─── Supplied material ───
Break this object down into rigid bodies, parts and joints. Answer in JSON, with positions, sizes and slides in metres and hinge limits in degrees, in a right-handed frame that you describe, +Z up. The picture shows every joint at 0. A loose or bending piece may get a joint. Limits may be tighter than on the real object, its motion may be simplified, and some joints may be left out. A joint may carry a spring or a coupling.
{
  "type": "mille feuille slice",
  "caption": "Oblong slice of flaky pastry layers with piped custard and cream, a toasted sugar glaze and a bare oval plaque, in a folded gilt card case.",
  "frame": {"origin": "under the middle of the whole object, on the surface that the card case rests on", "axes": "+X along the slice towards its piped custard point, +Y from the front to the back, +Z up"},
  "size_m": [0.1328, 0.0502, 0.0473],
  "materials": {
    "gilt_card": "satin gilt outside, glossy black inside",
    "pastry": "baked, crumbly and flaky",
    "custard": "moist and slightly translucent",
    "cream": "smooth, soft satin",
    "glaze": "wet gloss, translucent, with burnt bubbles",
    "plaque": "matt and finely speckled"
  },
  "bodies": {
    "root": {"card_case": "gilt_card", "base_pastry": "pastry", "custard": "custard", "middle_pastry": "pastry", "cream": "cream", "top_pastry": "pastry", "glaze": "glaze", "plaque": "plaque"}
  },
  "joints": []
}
───
─── Supplied material ───
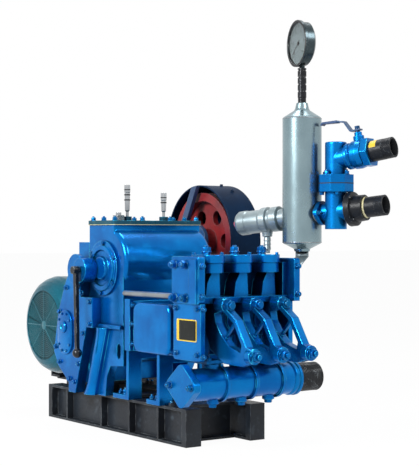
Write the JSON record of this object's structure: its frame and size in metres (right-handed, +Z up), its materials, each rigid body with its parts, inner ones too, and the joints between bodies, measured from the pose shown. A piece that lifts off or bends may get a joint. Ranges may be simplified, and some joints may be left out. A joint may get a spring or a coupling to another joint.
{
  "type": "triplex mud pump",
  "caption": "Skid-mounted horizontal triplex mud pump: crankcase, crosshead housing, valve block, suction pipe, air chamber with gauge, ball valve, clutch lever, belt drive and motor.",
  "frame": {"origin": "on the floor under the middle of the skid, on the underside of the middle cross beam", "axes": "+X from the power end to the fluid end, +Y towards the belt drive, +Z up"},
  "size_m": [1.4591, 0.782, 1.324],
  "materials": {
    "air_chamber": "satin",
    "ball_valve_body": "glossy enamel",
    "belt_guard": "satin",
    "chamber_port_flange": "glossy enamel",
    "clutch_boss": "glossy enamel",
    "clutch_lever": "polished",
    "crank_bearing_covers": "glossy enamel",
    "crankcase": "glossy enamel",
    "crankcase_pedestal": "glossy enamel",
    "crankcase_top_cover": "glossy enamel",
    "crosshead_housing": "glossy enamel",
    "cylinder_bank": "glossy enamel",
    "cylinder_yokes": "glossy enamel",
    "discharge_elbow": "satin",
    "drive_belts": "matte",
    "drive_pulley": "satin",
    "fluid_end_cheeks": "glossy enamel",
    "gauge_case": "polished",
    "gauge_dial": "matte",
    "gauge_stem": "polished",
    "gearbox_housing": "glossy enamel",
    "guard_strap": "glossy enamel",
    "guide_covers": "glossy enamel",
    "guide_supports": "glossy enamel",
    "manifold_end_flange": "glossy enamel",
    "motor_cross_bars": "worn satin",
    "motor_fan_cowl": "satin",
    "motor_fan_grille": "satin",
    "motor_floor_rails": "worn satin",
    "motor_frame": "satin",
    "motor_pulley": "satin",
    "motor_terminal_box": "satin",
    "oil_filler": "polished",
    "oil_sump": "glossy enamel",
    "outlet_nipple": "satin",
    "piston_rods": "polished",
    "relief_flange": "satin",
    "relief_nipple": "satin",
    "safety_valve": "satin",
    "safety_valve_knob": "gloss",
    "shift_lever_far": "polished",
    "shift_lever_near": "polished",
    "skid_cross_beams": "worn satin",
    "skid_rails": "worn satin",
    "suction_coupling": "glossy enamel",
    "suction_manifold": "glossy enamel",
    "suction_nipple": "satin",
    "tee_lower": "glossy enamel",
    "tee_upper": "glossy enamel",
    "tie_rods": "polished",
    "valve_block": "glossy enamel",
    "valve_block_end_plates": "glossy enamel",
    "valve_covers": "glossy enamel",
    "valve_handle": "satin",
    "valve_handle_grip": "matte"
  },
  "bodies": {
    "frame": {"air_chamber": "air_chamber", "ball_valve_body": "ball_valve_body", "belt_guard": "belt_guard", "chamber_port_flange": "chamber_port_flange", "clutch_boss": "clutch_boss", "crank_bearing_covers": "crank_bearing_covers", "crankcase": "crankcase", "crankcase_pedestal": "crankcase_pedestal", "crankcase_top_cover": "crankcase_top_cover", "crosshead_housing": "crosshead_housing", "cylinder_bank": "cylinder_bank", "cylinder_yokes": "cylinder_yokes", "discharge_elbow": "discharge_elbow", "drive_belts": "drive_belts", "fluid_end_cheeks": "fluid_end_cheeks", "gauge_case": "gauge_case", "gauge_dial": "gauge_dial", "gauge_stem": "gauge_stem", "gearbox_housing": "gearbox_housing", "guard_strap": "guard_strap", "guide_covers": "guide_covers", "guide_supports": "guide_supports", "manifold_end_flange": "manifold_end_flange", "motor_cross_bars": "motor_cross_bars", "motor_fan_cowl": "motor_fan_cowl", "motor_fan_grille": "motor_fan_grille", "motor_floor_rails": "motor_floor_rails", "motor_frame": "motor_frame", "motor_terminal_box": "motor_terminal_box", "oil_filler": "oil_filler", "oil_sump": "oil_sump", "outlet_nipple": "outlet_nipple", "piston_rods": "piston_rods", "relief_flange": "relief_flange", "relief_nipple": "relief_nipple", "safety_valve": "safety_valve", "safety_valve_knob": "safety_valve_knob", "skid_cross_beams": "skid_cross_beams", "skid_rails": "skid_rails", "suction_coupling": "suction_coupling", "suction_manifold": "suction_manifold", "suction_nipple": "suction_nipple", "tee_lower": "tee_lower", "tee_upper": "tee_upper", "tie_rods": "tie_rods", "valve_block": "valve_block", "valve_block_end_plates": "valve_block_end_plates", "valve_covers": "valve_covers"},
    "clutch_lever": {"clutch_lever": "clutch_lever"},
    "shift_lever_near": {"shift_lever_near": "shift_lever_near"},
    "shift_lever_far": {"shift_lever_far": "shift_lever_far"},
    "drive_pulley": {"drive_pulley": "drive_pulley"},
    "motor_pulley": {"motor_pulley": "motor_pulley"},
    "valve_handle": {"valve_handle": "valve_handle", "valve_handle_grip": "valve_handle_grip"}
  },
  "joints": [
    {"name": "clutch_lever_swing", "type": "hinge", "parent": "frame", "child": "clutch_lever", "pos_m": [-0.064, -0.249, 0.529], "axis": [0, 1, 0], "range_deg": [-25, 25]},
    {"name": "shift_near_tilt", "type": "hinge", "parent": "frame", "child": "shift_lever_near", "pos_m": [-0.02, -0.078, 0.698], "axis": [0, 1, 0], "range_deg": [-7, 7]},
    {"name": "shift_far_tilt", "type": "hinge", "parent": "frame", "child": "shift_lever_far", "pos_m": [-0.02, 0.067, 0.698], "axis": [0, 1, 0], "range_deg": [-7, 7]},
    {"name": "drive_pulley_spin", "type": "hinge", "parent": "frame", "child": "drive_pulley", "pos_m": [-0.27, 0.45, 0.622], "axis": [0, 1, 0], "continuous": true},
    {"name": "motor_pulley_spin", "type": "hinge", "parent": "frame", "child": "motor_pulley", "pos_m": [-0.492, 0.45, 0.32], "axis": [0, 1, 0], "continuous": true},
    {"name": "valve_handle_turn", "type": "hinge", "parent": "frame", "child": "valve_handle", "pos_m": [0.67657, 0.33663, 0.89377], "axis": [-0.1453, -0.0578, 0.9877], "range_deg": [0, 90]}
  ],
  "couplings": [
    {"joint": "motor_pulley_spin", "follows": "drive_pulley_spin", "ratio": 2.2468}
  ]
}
───
─── Supplied material ───
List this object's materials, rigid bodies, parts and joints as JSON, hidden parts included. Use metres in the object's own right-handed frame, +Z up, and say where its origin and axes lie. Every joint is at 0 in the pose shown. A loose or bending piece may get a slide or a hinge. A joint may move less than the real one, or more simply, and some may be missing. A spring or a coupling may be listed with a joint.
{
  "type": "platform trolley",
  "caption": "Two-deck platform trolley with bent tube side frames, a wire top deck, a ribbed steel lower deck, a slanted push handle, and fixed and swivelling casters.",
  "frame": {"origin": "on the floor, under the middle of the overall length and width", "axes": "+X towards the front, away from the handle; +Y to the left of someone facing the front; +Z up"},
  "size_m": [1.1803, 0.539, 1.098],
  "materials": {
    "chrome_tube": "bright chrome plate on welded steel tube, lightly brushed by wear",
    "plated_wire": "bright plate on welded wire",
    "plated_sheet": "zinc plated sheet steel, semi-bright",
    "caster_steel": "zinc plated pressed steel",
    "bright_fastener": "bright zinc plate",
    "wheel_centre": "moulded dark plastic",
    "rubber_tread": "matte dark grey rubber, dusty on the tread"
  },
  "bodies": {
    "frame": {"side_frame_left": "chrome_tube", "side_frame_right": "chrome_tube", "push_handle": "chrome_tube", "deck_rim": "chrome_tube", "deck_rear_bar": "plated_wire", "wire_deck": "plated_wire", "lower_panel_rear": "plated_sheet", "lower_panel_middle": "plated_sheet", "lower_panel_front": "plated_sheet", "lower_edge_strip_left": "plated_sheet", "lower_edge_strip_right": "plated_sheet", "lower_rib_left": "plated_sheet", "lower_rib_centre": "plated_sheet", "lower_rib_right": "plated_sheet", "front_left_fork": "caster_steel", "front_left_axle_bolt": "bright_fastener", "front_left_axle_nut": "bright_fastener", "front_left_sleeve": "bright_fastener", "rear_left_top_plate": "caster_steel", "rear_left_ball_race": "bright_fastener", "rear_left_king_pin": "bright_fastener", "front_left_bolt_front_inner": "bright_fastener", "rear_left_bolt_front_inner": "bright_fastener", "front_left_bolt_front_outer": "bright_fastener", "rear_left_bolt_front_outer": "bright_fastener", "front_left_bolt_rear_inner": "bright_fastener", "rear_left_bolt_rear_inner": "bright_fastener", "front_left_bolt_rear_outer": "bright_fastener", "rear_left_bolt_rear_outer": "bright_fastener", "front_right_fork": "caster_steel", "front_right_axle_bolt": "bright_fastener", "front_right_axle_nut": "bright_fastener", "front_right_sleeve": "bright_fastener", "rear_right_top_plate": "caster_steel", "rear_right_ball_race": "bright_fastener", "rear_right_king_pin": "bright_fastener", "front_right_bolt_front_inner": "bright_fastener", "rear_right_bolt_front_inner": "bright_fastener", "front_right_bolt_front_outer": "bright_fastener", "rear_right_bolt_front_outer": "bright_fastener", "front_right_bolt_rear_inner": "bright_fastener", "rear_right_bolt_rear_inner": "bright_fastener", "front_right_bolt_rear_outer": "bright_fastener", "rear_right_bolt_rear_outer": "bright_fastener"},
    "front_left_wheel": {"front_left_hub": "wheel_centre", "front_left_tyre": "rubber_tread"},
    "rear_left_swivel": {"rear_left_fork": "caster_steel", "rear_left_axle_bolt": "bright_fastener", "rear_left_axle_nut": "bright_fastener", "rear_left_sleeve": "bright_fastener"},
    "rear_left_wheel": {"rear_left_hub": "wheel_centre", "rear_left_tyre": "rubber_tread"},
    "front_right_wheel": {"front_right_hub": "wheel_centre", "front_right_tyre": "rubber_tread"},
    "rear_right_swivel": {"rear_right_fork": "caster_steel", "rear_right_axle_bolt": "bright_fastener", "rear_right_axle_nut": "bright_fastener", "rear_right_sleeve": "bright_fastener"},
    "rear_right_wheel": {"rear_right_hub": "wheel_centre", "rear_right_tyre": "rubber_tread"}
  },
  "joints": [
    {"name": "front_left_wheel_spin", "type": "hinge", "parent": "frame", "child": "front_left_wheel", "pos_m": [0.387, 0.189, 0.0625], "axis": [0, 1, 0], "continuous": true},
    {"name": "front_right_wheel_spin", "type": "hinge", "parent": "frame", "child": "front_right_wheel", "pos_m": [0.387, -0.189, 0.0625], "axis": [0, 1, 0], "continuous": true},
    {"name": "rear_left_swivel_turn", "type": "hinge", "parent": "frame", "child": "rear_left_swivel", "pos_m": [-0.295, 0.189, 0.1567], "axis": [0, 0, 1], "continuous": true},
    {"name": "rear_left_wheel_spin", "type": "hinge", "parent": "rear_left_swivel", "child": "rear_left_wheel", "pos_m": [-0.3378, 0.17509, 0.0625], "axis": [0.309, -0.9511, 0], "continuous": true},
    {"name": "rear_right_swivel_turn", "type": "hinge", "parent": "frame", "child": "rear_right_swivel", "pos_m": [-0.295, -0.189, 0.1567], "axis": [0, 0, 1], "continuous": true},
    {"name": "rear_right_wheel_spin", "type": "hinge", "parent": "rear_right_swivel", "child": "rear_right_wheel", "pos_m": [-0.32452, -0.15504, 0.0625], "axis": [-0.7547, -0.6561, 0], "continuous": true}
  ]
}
───
§ Task to carry out
What is the number of lines in the listing that contain the string "this"? Reply with that number alone.

§ Exercise solution
3